Clinton was only seconds behind him. “The front window blew out and there were flames coming out of it,” said Clinton.
The first task was to determine if anyone was inside. The neighbors didn’t know, but thought there were dogs around in back, possibly trapped.
“There was no way of going in the front,” said Tucker. “We went to the rear of the residence to get the dogs, and just then the woman popped out onto the balcony and started yelling for help. You could see black smoke coming out of the window and around the edges of the sliding glass door. The windows and glass door were black with smoke. You couldn’t see anything inside.”
Thinking as one, Tucker and Clinton hurried into the back yard and found an aluminum ladder. Tucker steadied it against the balcony as Clinton climbed up to the victim. The balcony railing was described as being about four feet high, and the woman was panicking.

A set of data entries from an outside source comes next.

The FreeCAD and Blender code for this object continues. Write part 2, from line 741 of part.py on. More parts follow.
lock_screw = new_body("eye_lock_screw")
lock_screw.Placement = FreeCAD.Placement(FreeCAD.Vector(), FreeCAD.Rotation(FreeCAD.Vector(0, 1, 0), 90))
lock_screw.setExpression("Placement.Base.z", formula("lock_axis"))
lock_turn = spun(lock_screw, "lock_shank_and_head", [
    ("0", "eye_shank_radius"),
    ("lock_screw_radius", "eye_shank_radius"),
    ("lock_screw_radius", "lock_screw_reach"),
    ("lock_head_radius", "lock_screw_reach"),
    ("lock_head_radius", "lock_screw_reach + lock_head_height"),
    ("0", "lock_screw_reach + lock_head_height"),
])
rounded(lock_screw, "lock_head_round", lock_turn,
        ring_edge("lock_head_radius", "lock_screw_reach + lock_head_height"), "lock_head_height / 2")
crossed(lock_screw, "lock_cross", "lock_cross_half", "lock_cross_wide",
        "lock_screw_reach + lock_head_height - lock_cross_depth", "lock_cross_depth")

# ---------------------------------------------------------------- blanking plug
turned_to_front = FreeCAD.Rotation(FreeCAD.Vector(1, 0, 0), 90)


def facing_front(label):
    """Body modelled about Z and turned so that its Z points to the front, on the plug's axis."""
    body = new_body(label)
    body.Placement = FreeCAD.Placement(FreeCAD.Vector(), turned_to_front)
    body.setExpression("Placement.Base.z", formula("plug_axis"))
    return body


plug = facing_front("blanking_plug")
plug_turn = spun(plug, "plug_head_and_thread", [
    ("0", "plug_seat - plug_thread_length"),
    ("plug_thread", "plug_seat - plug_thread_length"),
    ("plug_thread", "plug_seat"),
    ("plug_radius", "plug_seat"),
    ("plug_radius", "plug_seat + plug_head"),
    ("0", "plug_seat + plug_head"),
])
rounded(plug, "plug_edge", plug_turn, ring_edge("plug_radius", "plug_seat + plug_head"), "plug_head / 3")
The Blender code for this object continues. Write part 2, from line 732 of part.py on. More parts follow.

Just then Dampier came into the yard. Clinton managed to get the woman over the railing and onto the ladder. Halfway down, her panic intensified and she was screaming. Dampier and Tucker plucked her off the ladder and escorted her out of the yard to the east, where an Emergency Medical Services unit was waiting.
“She was OK after getting checked out,” said Clinton. It turned out that she was in her mid-50s and disabled.
“Everything happens so fast in situations like this,” said Tucker. “Time doesn’t really exist.”
“I am so proud of these guys,” said Dampier. “It was instantaneous, no discussion. They did what needed to be done to get this woman down and out to safety.”
“We decided she was coming off that balcony right then,” said Tucker. “It was good teamwork. Several times, we’ve gone to where structures are on fire and people were trapped. This might have been Officer Clinton’s first time, but he got right up that ladder. She didn’t much want to go over the railing, but she had to.”
“It was really lucky the ladder was in the yard. There was no time to plan anything out. If the ladder hadn’t been there, we’d have found a way to get up there and get her down,” said Clinton.
“Even if we had to stand on each other’s shoulders,” said Tucker.
“We were lucky,” said Dampier. “Members of the Community Emergency Response Team and Police and Community Together were quickly on scene and secured the area. They handled traffic control and kept people who wanted to see what was going on out of the way so we were freed up to do our job.”
The Kern County Fire Department arrived just then and was able to extinguish the fire. The second-story apartment was heavily damaged, but the two lower-level apartments were only minimally damaged. According to the county fire department’s Public Information Office, the cause of the fire is still under investigation.
Both police officers have worked the same shift for several months. Tucker has been with the Ridgecrest police force for three years, and Clinton for only six months.
“It’s great to have these two guys on my shift,” said a beaming Dampier.
A press release dated July 1 read, in part, “With little regard for their own safety, the quick and decisive actions by these officers ensured the safety of a disabled and panicked woman who found herself trapped on an elevated balcony with her only exit route blocked by intense flame.”